That the “counter-stories” of women must challenge the phallocentric narrative behind tantric sexual practices is the basis of Jacoby’s argument. She argues that Sera Khandro, in her autobiography, “rewrites the familiar agent-object/male-female (yab-yum) sexual relation valorized in much of Vajrayāna Buddhism, instead portraying men as the potential consorts to be evaluated and summoned for mutually beneficial encounters.”[3] Jacoby goes further than simply drawing story and counter-story into side-by-side position, however; she brings Sera Khandro’s narrative to the center, arguing that it “casts the history of Vajrayāna sexuality in a new light, one centered on women’s prerogatives, including her consent to as well as refusal of male lamas’ solicitations.”[4] Vajrayāna Buddhism, Jacoby argues, must be understood as not simply a type of religious practice, but a type of religious practice that—like all religious practices—must be understood as balancing precariously between doing good and causing harm.

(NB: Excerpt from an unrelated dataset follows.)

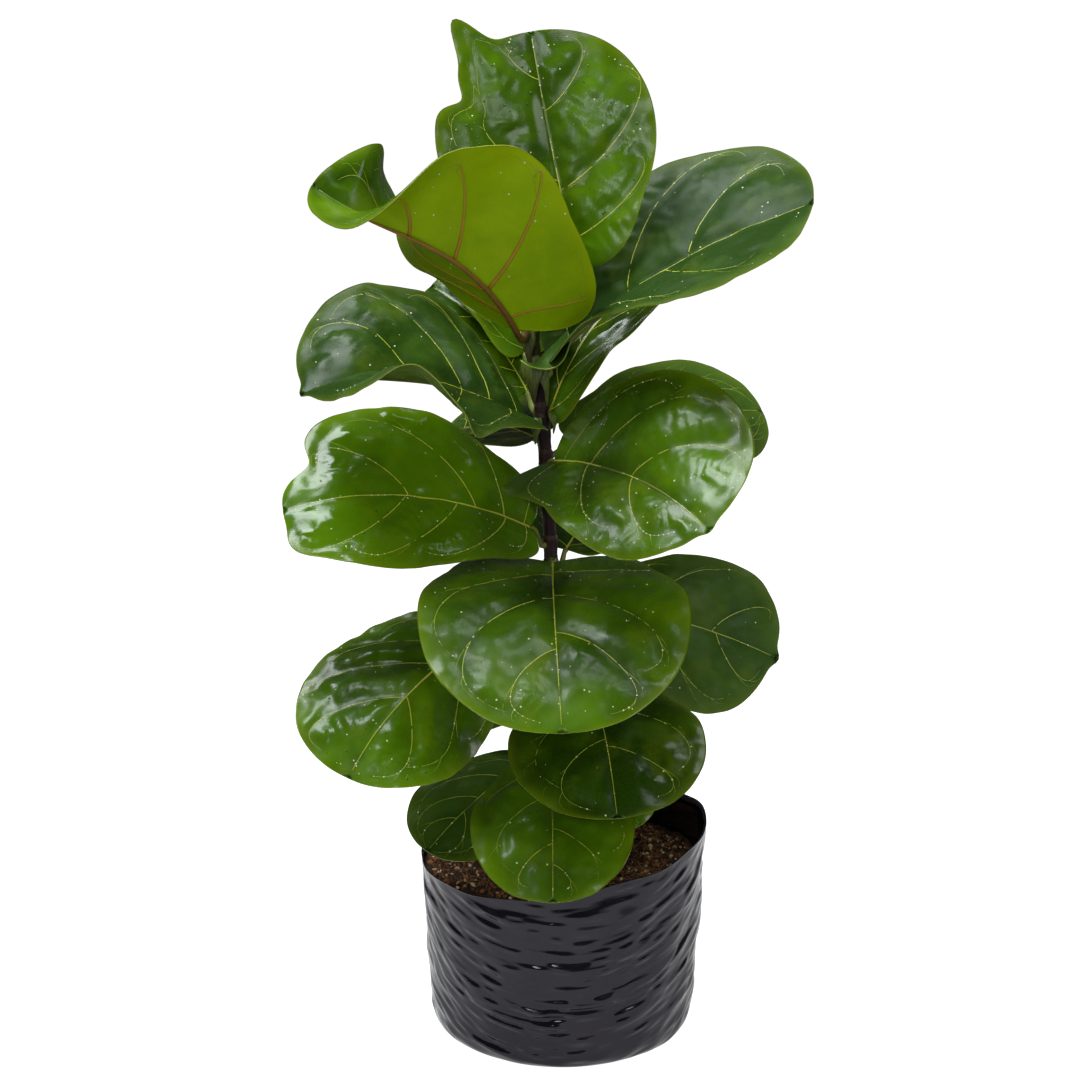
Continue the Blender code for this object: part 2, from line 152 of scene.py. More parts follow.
def finishSurface(bench, surface, color, rough=None, height=None, strength=0.5, distance=0.0005):
    bench.feed(surface.inputs["Base Color"], color)
    if rough is not None:
        bench.feed(surface.inputs["Roughness"], rough)
    if height is not None:
        bump = bench.put("Bump")
        for label, value in (("Strength", strength), ("Distance", distance), ("Height", height)):
            bench.feed(bump.inputs[label], value)
        bench.feed(surface.inputs["Normal"], bump.outputs["Normal"])


cameraView = {
    "place": (-0.017, -1.75, 0.85),
    "tilt": 15,          # degrees down from level
    "lens": 81.7,
}
studioLights = {
    # name: place, aimed at, size, watts, colour
    "rightTopPanel": ((0.55, -0.10, 2.00), (0.0, 0.0, 0.4), (0.6, 0.8), 10, (0.92, 0.97, 1.0)),
    "leftTopPanel": ((-0.62, 0.00, 1.90), (0.0, 0.0, 0.4), (0.9, 0.6), 35, (0.92, 0.97, 1.0)),
    "frontPanel": ((-0.45, -2.70, 1.35), (0.0, 0.0, 0.5), (0.8, 0.7), 17, (0.95, 0.98, 1.0)),
    "backPanel": ((1.90, 1.40, 0.75), (0.0, 0.0, 0.4), (0.9, 0.8), 9, (1.0, 1.0, 1.0)),
    "smallLamp": ((-0.85, -1.75, 1.30), (0.0, 0.0, 0.3), (0.10, 0.10), 2.2, (1.0, 1.0, 1.0)),
    "sidePanel": ((1.50, -1.20, 1.20), (0.0, 0.0, 0.3), (0.6, 1.0), 11, (1.0, 0.99, 0.97)),
}
roomLight = {"strength": 0.07, "seen": 1.0}      # on the plant, and as the camera sees it
whiteFloor = {
    "radius": 30,
    "tone": (0.40, 0.40, 0.40),
    "glow": 1.0,             # as the camera sees it
    "bounce": (0.62, 0.03),  # what it sends up near the plant and far from it
    "fade": (0.45, 0.75),    # metres from the middle, between which the bounce falls
}


def aimAt(obj, target):
    direction = Vector(target) - obj.location
    obj.rotation_euler = direction.to_track_quat("-Z", "Y").to_euler()


def addCamera():
    data = bpy.data.cameras.new("camera")
    data.lens = cameraView["lens"]
    camera = bpy.data.objects.new("camera", data)
    bpy.context.scene.collection.objects.link(camera)
    camera.location = cameraView["place"]
    camera.rotation_euler = (math.radians(90 - cameraView["tilt"]), 0, 0)
    bpy.context.scene.camera = camera
    bpy.context.scene.view_settings.view_transform = "Standard"


def addLights():
    for name, (place, target, size, watts, color) in studioLights.items():
        data = bpy.data.lights.new(name, "AREA")
        data.shape = "RECTANGLE"
        data.size, data.size_y = size
        data.energy = watts
        data.color = color
        lamp = bpy.data.objects.new(name, data)
        bpy.context.scene.collection.objects.link(lamp)
        lamp.location = place
        aimAt(lamp, target)


def addRoom():
    world = bpy.data.worlds.new("studio")
    world.use_nodes = True
    bench = NodeBench(world.node_tree)
    background = bench.nodes["Background"]
    bench.feed(background.inputs["Color"], (1.0, 1.0, 1.0))
    seen = bench.put("LightPath").outputs["Is Camera Ray"]
    strength = bench.remap(seen, 0, 1, roomLight["strength"], roomLight["seen"])
    bench.feed(background.inputs["Strength"], strength)
    bpy.context.scene.world = world


def addFloor():
    bpy.ops.mesh.primitive_circle_add(vertices=96, radius=whiteFloor["radius"], fill_type="NGON")
    floor = bpy.context.object
    floor.name = "studioFloor"
    material, bench, surface = newMaterial("paleFloor", Base_Color=whiteFloor["tone"], Roughness=1.0,
                                           Specular_IOR_Level=0.0, Emission_Color=(1.0, 1.0, 1.0))
    away = bench.put("VectorMath", operation="LENGTH")
    bench.feed(away.inputs[0], bench.put("TexCoord").outputs["Object"])
    bounce = bench.remap(away.outputs["Value"], *whiteFloor["fade"], *whiteFloor["bounce"])
    seen = bench.put("LightPath").outputs["Is Camera Ray"]
    bench.feed(surface.inputs["Emission Strength"], bench.remap(seen, 0, 1, bounce, whiteFloor["glow"]))
    floor.data.materials.append(material)


addCamera()
addLights()
addRoom()
addFloor()
print("studio ready")


hashFactors = {
    "axes": (73856093, 19349663, 83492791),
    "seed": 2654435761,
    "mix": ((15, 2246822519), (13, 3266489917)),
}


def smoothNoise(x, y, z=0.0, seed=0):
    # lattice noise from -1 to 1, with soft steps between whole numbers
    onAxis, wide = hashFactors["axes"], 0xFFFFFFFF
    x, y, z = np.broadcast_arrays(np.asarray(x, float), y, z)
    low = [np.floor(axis).astype(np.int64) for axis in (x, y, z)]
    part = [axis - start for axis, start in zip((x, y, z), low)]
    part = [p * p * (3 - 2 * p) for p in part]
    total = np.zeros(x.shape)
    for corner in range(8):
        step = (corner & 1, corner >> 1 & 1, corner >> 2 & 1)
        key = seed * hashFactors["seed"]
        for start, hop, factor in zip(low, step, onAxis):
            key = key ^ (start + hop) * factor
        key = key & wide
        for shift, factor in hashFactors["mix"]:
            key = (key ^ key >> shift) * factor & wide
        value = (key ^ key >> 16) / 0x7FFFFFFF - 1
        weight = np.ones(x.shape)
        for share, side in zip(part, step):
            weight = weight * (share if side else 1 - share)
        total += weight * value
    return total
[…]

In offering Sera Khandro as the centerpiece of Vajrayāna sexuality, Jacoby is embarking on a complicated and nuanced undertaking that entails three main elements. First, in centering Sera Khandro’s story, Jacoby is insisting that the narrative must be the entire narrative—not just one detailing Sera Khandro’s power and listing her consorts and disciples, but one that acknowledges her status as a “survivor of sexual predation,” a phrase Jacoby uses intentionally and pointedly. “Applying the term ‘survivor’ to Sera Khandro,” Jacoby writes, “does not pertain to whether or not she succeeded in resisting unwanted male predation but instead attends to the fact that she needed to resist in the first place, which is a deeply familiar experience for many young female Vajrayāna Buddhist practitioners in particular.”[5] In other words, Jacoby refuses to deny the sexual predation part of the nature of Vajrayāna Buddhism; it is, she suggests, just as important as sexual prowess parts. Second, Jacoby’s centering of the Sera Khandro narrative is not just a centering of the story, per se, it is a centering of the story-telling, ie, the act of writing. Jacoby positions the work as “a form of counter-storytelling, following Blossom Stefaniw’s claim that ‘the act of telling, archiving, collecting, and persistently repeating counter-stories must be the central act of feminist historiography.’”[6] The counter-stories, argue both Jacoby and Stefaniw, like the women who tell them, do not just flesh out the original, male-oriented stories; on the contrary, they resist them. In writing her story, Sera Khandro is not just offering a woman’s point of view on Vajrayāna Buddhism, she is resisting the male definition of it. In making her own arguments, furthermore, Jacoby is doing the same.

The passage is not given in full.